During the Battle of the Ten Thousand Immortals, she defeated Princess Longji and Hong Jin. She faced off against the three great immortals: Wenshu Guangfa Tianzun, Puxian Zhenren, and Cihang Zhenren. Despite their combined efforts, Jinling Shengmu overpowered them, forcing them to retreat. However, her victory was short-lived. As she pursued the fleeing immortals, she was ambushed by Randeng Daoren, a senior member of the Chan sect. He struck her down from behind with his powerful magical weapon, the Dinghai Shenzhu (定海神珠; Sea-Calming Divine Pearl), killing her instantly.

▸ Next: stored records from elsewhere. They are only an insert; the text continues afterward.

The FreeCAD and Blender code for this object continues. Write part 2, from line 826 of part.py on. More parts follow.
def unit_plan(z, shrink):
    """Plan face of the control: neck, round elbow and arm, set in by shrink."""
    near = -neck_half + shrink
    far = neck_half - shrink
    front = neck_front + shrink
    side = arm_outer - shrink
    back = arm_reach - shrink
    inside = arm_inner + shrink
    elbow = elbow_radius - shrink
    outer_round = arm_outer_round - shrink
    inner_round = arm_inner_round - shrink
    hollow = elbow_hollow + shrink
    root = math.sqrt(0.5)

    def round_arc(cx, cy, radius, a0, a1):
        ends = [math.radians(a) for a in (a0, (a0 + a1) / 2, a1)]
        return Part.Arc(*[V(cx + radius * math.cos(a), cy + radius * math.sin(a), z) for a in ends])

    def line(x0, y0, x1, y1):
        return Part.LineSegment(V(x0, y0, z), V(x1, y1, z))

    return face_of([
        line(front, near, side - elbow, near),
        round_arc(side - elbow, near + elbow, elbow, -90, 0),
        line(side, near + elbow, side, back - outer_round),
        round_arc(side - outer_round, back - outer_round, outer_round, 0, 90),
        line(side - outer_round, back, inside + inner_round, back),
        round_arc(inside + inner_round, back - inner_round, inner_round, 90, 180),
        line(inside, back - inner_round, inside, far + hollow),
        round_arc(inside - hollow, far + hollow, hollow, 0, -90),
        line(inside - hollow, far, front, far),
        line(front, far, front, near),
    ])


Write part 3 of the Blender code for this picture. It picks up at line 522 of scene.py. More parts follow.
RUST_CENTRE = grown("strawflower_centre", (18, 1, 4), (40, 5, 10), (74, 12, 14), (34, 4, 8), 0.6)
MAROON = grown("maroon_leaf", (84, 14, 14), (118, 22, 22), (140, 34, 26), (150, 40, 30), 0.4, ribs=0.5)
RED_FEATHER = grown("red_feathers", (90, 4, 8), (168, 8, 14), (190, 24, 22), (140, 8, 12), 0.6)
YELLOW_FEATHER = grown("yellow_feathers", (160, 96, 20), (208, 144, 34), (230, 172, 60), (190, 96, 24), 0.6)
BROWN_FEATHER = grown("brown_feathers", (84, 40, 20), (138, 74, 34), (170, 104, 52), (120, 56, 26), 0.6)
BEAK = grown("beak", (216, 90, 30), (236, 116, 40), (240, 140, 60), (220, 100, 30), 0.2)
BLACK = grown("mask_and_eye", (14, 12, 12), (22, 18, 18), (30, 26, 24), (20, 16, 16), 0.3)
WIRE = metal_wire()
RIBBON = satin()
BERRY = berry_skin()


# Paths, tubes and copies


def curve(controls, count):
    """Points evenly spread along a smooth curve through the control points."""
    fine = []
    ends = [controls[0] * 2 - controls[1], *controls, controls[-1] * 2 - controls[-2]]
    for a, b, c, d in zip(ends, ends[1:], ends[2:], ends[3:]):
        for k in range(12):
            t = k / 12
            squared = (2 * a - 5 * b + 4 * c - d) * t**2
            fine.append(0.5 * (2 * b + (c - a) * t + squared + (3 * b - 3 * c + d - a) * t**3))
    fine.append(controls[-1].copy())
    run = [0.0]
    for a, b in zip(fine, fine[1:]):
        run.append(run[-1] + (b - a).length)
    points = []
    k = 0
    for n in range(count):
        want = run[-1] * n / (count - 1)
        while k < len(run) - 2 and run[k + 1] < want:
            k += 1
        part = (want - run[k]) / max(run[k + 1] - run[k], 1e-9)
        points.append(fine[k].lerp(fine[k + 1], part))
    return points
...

Following her death, Jiang Ziya, the orchestrator of the investiture of the gods, canonized Jinling Shengmu with a high celestial position. She was appointed as Kangong Doumu, the primordial Mother Goddess of the Big Dipper. In this exalted role, she resides in the Dou Mansion (斗府) and holds dominion over all stars and constellations. She is said to command 84,000 stars and celestial spirits, a role that places her at the head of all heavenly bodies and among the most revered deities in the Daoist pantheon described in the novel. In the esoteric teachings of Taoism, she is identified as the same as Doumu.

== Interpretations==
Dong Jiangbo, a literary critic and editor of Beijing Daily, described Jinling Shengmu as the strongest female warrior in Investiture of the Gods. He noted that she is portrayed as having attained the realm of “All Things are Severed,” where her strikes not only destroyed physical forms but also cut through the karmic roots of cultivation, a power said to be beyond the comprehension of Great Luo immortals. He further observed that her “Star-Flow Coordination Method” was later adopted as a core tactic of the Heavenly Court, influencing formations such as Wen Zhong’s Twenty-Four Heavenly Lords of Thunder.

==Worship==
Jinling Shengmu is one of the principal deities in the village of Molangfang in Haidong, Tian Dalishi. She is venerated as the goddess of fertility in this village, and her attire is adorned with myriad characters. Scholars consider these characters to be a clear symbol of fertility, signifying the community's prayers for abundant and prosperous life.